Thank you for answering my other questions. I had some more questions. My first question was in regards to STP convergence. Why does it make it faster for switches to converge when you put them in hierarchical structure. Is it because if the core switch gets converged first it can quickly update the others? My next question was, when you say that each port on a router terminates a broadcast domain you mean enterprise routers that regurlaly break up subnets not soho routers that people use at home? Soho router generally each port on same subnet..? My nex question was you say in your example in book figure 11.9 that unicast packet is passed so that is fowarded by switches. wouldnt regular brodcast and multicast being passed as well since switches do not break up broadcast domains..?
I know i asked alot of questions :D. Whatever you can do to help me out much appreciated

Moyne

Fuzz
05-17-2010, 11:14 AM
STP convergence is fastest when there is a proper structure. This is due to the fact that only the root bridge sends configuration BPDUs. When a topology change is discovered by a switch, it sends a TCN upstream to the root bridge, which then sends it to all other switches in the domain. If the root bridge is placed poorly, some switches could take much longer to update than others, which could lead to problems about which port is in which state, which CAM table entries are correct etc.

All routers break up broadcast domains, there is no distinction between large enterprise routers and smaller SOHO routers in this respect. You may be confusing routing with switching, as SOHO routers generally encorporate a 4 or 8 port switch on the LAN side. These are on the same subnet. Routing occurs between the LAN and WAN sides, which are on separate networks.

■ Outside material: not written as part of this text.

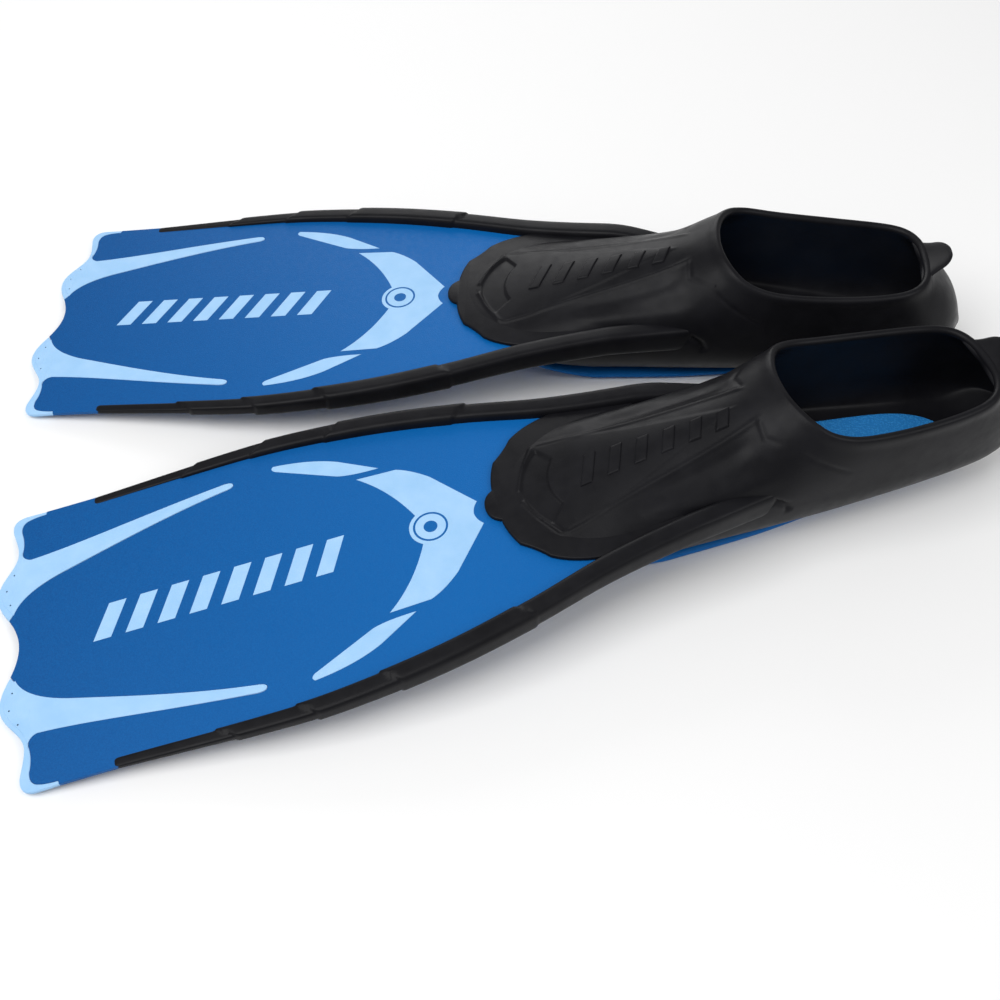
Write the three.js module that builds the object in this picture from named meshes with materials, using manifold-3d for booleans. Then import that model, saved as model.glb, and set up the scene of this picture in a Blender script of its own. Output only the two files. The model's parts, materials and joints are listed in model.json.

Broadcast and multicast traffic is replicated to all ports on a layer 2 switch, yes.

treshombres
05-17-2010, 12:31 PM
Hey I really appreciate it. I might be missing the obvious but what is TCN. (topology change....ect..) Also, I think your right i was confusing switching with lan and wan side routing. the lan ports bascially act like 4 or 8 port switch on soho router. I think what confused me is that on enterprise level router (its my understanding) that every port is differnet subnet?

Agnel
05-17-2010, 03:41 PM
Hey I really appreciate it. I might be missing the obvious but what is TCN. (topology change....ect..) Also, I think your right i was confusing switching with lan and wan side routing. the lan ports bascially act like 4 or 8 port switch on soho router. I think what confused me is that on enterprise level router (its my understanding) that every port is differnet subnet?

Every interface on the router SHOULD be on different subnets. The router wouldn't let you configure interfaces with the IP addresses from the same subnet.

Have you tried to use any simulators and have you configured the interfaces yet?

Fuzz
05-19-2010, 06:45 AM
Hey I really appreciate it. I might be missing the obvious but what is TCN. (topology change....ect..) Also, I think your right i was confusing switching with lan and wan side routing. the lan ports bascially act like 4 or 8 port switch on soho router. I think what confused me is that on enterprise level router (its my understanding) that every port is differnet subnet?

A TCN (topology change notification) is a flag set in the BPDU to notify the root bridge that the toplogy has altered. It doesn't say how it has altered, only that a change has occured.

Every layer 3 port on a router will be in a different subnet, but be careful when you see switch modules on routers as they can operate in layer 2 mode.

solnsusie
06-30-2010, 04:28 PM
hi,
just a quick question, what is the numbers on the switches in FIgure 11.11?

sfhdweb
01-26-2011, 05:03 AM
Thanks everybody for sharing great info.